WORK REQUIRED> Report the total number of lines that include the string "parts", without any other text.

++++ INFORMATION PROVIDED ++++

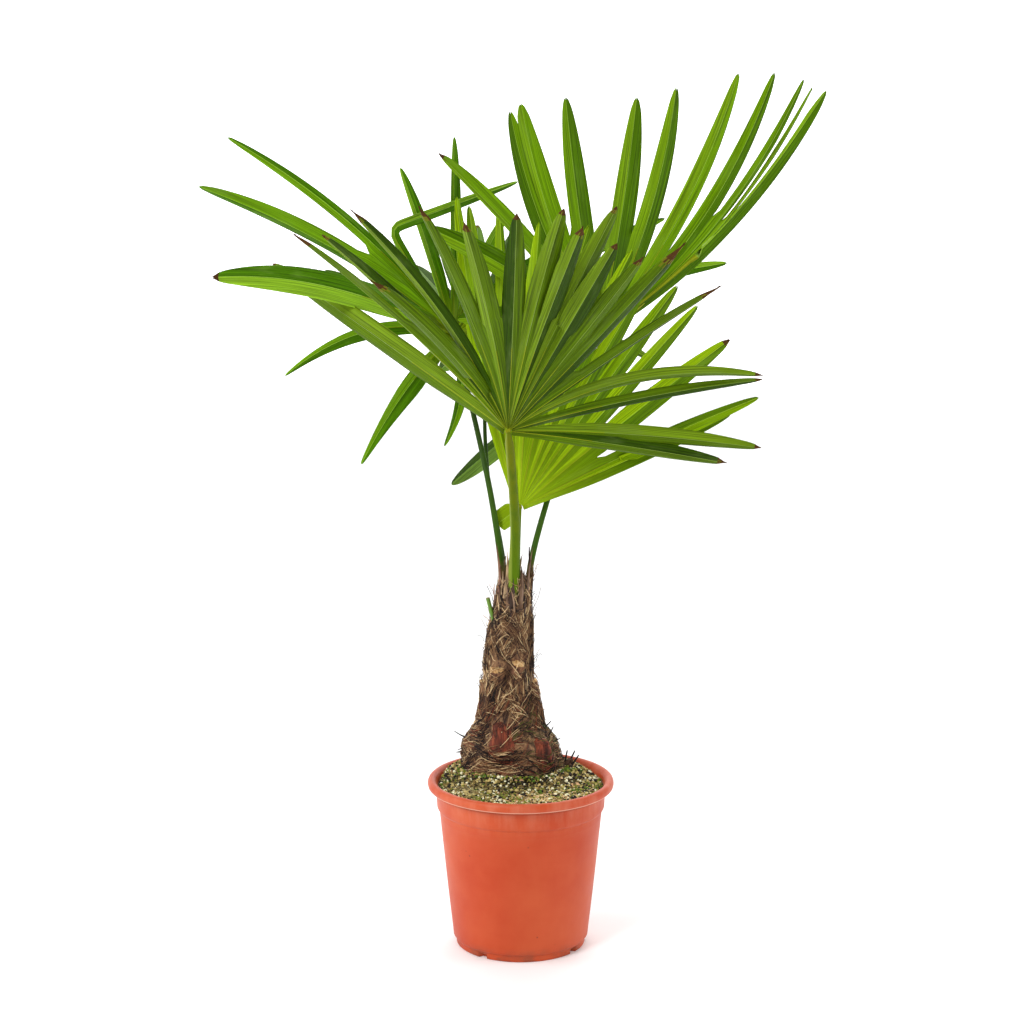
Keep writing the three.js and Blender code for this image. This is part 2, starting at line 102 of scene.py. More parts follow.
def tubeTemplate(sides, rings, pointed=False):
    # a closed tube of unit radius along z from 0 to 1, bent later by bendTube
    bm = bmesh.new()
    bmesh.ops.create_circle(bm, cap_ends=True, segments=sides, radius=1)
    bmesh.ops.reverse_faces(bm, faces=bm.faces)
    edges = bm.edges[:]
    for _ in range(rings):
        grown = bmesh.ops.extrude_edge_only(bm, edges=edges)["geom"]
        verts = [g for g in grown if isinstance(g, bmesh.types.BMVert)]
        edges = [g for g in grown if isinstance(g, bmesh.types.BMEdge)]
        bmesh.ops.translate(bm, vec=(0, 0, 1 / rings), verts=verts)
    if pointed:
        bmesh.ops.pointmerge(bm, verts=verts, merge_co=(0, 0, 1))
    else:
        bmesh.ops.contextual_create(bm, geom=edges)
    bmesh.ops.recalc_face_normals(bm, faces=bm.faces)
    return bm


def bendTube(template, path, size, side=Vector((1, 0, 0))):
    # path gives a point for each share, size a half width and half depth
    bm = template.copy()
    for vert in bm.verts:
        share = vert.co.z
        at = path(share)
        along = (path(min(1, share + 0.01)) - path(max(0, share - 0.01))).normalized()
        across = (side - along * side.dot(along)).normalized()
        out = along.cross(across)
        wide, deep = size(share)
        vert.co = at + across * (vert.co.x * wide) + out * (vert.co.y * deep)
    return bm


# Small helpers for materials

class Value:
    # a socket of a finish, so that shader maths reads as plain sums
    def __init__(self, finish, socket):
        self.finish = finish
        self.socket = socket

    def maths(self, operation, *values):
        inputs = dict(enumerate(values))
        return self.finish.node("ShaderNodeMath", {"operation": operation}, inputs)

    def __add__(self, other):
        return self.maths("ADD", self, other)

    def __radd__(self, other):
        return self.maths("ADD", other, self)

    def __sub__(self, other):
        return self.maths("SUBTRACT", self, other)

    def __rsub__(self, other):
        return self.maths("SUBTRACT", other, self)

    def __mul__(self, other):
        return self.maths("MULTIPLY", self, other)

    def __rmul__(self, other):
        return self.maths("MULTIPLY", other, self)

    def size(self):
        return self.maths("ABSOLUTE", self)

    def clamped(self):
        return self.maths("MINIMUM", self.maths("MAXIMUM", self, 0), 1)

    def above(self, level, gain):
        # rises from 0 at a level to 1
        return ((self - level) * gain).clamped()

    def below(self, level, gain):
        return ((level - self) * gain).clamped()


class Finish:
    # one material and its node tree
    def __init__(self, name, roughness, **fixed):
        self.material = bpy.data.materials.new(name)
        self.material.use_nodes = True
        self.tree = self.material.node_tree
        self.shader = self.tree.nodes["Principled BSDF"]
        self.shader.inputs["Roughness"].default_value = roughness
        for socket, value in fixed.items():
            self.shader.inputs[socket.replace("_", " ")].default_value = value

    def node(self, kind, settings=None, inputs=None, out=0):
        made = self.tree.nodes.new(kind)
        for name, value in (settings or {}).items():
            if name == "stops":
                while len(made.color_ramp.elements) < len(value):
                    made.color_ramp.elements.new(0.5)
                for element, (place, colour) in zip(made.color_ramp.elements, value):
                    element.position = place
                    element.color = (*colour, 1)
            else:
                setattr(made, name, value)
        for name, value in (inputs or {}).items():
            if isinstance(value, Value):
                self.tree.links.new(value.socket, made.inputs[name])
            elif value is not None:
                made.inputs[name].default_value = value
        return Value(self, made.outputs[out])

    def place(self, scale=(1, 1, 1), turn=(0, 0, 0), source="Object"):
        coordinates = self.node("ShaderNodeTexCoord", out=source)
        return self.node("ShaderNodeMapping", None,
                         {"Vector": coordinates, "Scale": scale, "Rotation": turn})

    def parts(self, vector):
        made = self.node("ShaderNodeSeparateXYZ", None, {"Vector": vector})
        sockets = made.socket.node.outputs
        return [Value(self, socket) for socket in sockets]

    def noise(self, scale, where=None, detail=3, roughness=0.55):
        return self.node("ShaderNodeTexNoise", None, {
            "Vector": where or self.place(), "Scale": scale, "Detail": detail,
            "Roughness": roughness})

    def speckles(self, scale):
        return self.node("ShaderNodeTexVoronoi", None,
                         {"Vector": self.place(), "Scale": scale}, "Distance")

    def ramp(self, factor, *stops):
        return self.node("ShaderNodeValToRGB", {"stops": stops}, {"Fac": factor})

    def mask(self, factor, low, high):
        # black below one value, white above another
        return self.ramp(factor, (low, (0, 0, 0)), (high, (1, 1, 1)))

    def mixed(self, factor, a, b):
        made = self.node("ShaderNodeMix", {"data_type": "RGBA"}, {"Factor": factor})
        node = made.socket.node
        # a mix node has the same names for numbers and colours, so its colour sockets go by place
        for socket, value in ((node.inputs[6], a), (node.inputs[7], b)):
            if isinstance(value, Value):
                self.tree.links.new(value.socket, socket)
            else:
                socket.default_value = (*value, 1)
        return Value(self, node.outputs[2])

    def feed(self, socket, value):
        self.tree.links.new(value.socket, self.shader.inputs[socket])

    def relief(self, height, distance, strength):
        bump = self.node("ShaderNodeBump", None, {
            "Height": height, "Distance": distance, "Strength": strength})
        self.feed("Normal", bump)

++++

RESPONSE> 2